A newly-published scientific paper contends that some soldiers and athletes diagnosed with <"">Lou Gehrig’s disease – amyotrophic lateral sclerosis (ALS) – may have actually been victims of concussions and other brain trauma. The paper is to be published tomorrow on the Web site of the Journal of Neuropathology & Experimental Neurology.

The papers findings will be discussed this evening during a segment of the HBO sports program “Real Sports.” The program airs at 10 p.m. EST.

According to the ALS Association Web site, Lou Gehrig’s disease – named for the Yankee slugger believed to have succumbed to ALS in 1941 – is a progressive neurodegenerative disease that affects nerve cells in the brain and the spinal cord. Motor neurons reach from the brain to the spinal cord and from the spinal cord to the muscles throughout the body.

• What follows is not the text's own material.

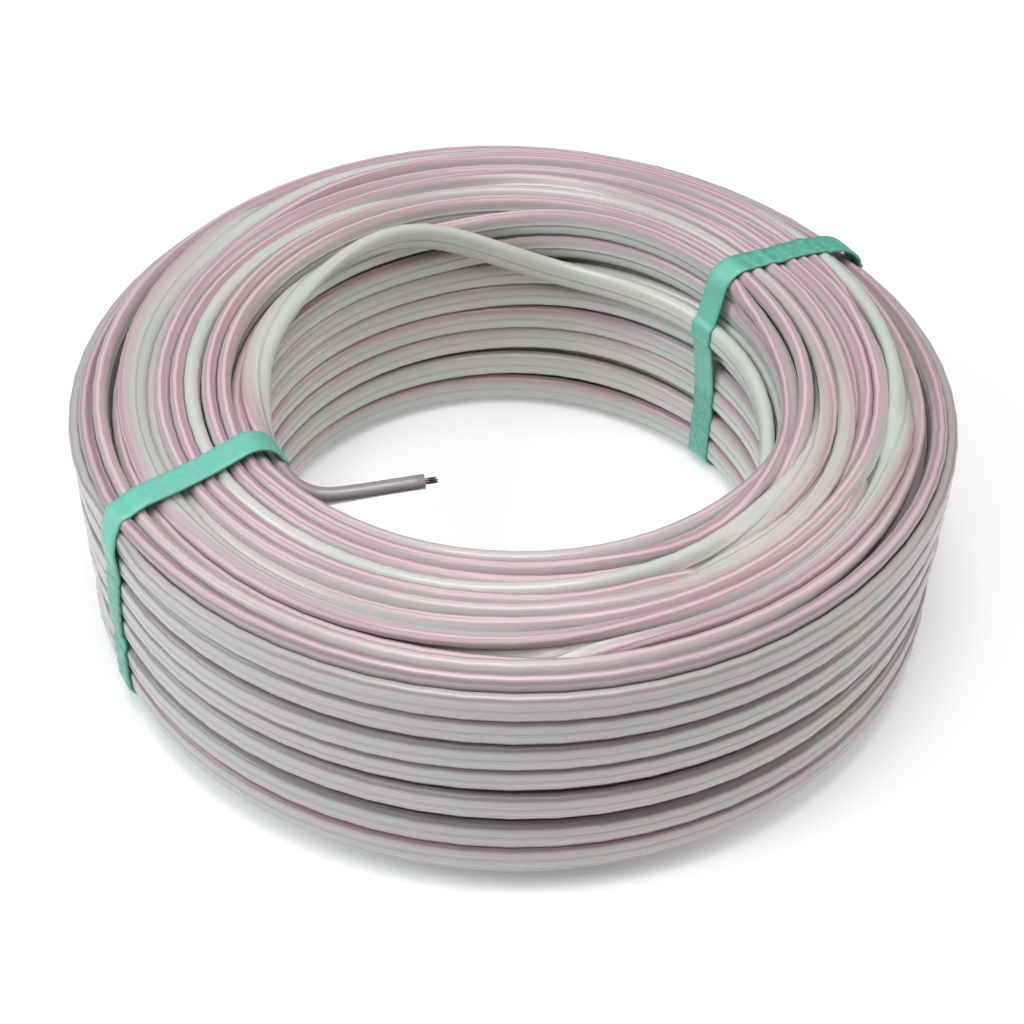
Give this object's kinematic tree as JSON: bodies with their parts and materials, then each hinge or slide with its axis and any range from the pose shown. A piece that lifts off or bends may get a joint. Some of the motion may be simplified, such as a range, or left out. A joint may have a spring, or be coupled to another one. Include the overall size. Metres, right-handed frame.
{
  "type": "coil of flat two-core cable",
  "caption": "Ring-shaped coil of white flat two-core cable with a red stripe along one core, tied with flat mint-green plastic straps, its inner end sticking into the hole.",
  "frame": {"origin": "centre of the coil's footprint, on the surface that it lies on", "axes": "+Z along the coil's axis, up out of its upper face; the strap on the front left is towards -X and -Y, the other towards +X and +Y"},
  "size_m": [0.161, 0.161, 0.0516],
  "materials": {
    "cable_sheath": "smooth white PVC with a red stripe along one core",
    "copper": "bare stranded copper",
    "strap": "mint-green polypropylene strap"
  },
  "bodies": {
    "root": {"cable_coil": "cable_sheath", "inner_end": "cable_sheath", "outer_end": "cable_sheath", "striped_core_copper": "copper", "plain_core_copper": "copper", "front_strap": "strap", "rear_strap": "strap"}
  },
  "joints": []
}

The progressive degeneration of the motor neurons in ALS eventually leads to their death.

According to a report in the New York Daily News, ALS is rare, affecting only about 100,000 people. But NFL players have a higher rate of the disease than the general population. Statistically, only about two should have the disease, but the Daily News pointed out that since 1970, 14 NFL players have been diagnosed with ALS.

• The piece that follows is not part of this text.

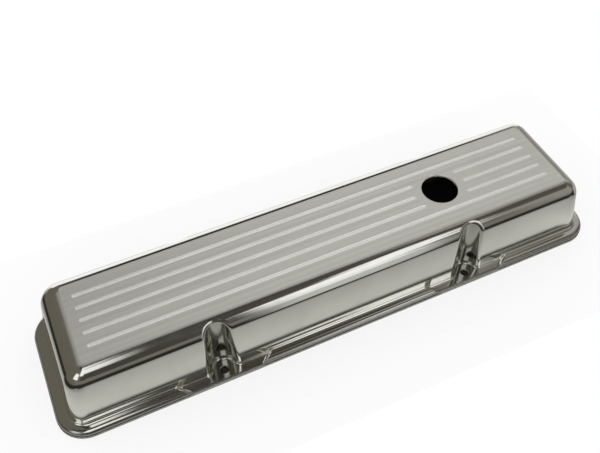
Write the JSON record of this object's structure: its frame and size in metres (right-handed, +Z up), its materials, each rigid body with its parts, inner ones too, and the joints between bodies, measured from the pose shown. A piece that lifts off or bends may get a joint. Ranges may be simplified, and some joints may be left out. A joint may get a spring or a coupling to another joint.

Players in other sports also have a higher rate of ALS than the population at large, the Daily News said. In Canada, eight Canadian Football League players have been diagnosed with the fatal ailment, and in Italy, more than 40 professional soccer players are victims.

According to an Associated Press report, Dr. Ann McKee, a neurology professor at Boston University and one of the paper’s authors, was able to study the brains and spinal cords of ex-Minnesota Vikings linebacker Wally Hilgenberg, former Southern California linebacker Eric Scoggins, and a boxer whose family asked that his name be kept private. All suffered head injuries in the course of their careers, and all later died of Lou Gehrig’s disease. McKee found toxic proteins in the spinal cords of all three individuals, the Associated Press said.

McKee has studied chronic traumatic encephalopathy (CTE), a disease linked to head injuries that causes cognitive decline, abnormal behavior and dementia. She said the proteins were not found in the spines of athletes with CTE who didn’t have Lou Gehrig’s disease, and they were not found in non-athletes who died of ALS, according to the Associated Press.

According to a report in The New York Times, both Mckee and her colleague, Dr. Robert Stern, said the finding solidifies a long-suspected connection between ALS-like motor disease and head trauma experienced in collision sports and combat.

“People are being misdiagnosed clinically while they’re alive as having A.L.S. when in fact they have a different motor-neuron disease,” Stern said. He added that the new information will lead to a better understanding of the disease and more effective treatments.

The paper does not address the case of Lou Gehrig specifically, but the as the Time’s points out, the baseball legend was the victim of some significant head injuries – including concussions – during his career, and was known for playing through his injuries. For example, during one game in 1934, Gehrig was hit with a pitch just above the right eye and was knocked unconscious for what was described in news reports as five minutes. Despite a headache and a large bump on his head, Gehrig played the next day.

It’s entirely possible, the Times said, that Gehrig did not die from the disease that was named for him. However, it is impossible to know for sure, as his remains were cremated.